- YOUR INSTRUCTIONS -
Scan the listing that follows and report how many lines contain "object". Write the number alone.

----- SUPPLIED RECORDS -----

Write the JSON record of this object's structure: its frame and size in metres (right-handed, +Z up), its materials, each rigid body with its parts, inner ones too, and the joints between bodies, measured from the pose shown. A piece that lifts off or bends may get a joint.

-----
----- SUPPLIED RECORDS -----

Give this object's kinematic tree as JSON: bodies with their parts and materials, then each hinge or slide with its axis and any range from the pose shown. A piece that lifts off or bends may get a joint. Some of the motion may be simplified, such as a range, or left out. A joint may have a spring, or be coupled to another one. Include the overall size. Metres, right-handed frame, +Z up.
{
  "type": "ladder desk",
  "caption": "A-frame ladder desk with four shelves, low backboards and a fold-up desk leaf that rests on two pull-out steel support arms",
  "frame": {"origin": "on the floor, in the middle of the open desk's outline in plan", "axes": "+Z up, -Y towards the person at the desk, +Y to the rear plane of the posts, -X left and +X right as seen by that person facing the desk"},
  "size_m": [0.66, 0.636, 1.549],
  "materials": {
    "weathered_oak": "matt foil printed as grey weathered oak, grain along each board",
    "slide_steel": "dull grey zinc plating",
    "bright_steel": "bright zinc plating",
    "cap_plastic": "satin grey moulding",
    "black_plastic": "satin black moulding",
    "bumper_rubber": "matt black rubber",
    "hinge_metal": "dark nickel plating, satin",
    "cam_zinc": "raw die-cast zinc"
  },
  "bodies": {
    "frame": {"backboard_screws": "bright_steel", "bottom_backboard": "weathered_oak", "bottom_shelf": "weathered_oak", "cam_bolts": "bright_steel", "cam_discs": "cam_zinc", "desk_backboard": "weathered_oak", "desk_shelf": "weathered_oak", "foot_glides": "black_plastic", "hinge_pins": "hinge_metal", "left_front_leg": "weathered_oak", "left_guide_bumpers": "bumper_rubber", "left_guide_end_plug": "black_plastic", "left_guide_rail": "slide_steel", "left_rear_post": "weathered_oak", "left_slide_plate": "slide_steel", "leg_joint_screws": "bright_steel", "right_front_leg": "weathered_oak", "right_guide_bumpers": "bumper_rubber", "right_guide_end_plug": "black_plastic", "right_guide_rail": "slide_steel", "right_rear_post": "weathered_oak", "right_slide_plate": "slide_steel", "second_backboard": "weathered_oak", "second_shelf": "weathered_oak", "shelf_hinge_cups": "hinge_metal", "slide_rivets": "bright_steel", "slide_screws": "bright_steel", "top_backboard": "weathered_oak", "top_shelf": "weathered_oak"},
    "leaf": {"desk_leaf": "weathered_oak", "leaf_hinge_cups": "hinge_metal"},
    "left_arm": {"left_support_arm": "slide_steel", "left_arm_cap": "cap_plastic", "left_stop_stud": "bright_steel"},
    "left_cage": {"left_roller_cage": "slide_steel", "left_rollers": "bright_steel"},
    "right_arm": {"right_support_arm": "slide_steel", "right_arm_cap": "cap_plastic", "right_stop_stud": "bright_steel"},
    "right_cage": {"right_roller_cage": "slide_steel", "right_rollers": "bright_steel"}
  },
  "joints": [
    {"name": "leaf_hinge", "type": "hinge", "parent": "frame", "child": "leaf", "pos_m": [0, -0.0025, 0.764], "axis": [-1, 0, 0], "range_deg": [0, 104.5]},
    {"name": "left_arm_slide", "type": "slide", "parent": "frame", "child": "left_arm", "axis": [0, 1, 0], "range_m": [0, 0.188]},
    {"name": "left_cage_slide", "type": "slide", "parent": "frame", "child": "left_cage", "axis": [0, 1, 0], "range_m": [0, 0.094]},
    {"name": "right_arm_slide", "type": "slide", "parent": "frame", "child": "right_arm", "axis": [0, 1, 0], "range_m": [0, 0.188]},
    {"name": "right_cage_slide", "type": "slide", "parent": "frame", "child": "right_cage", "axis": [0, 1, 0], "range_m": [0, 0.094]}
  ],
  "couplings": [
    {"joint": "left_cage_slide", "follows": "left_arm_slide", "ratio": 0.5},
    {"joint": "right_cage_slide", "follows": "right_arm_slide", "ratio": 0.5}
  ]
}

-----

- RESULT OF THIS EXERCISE -
2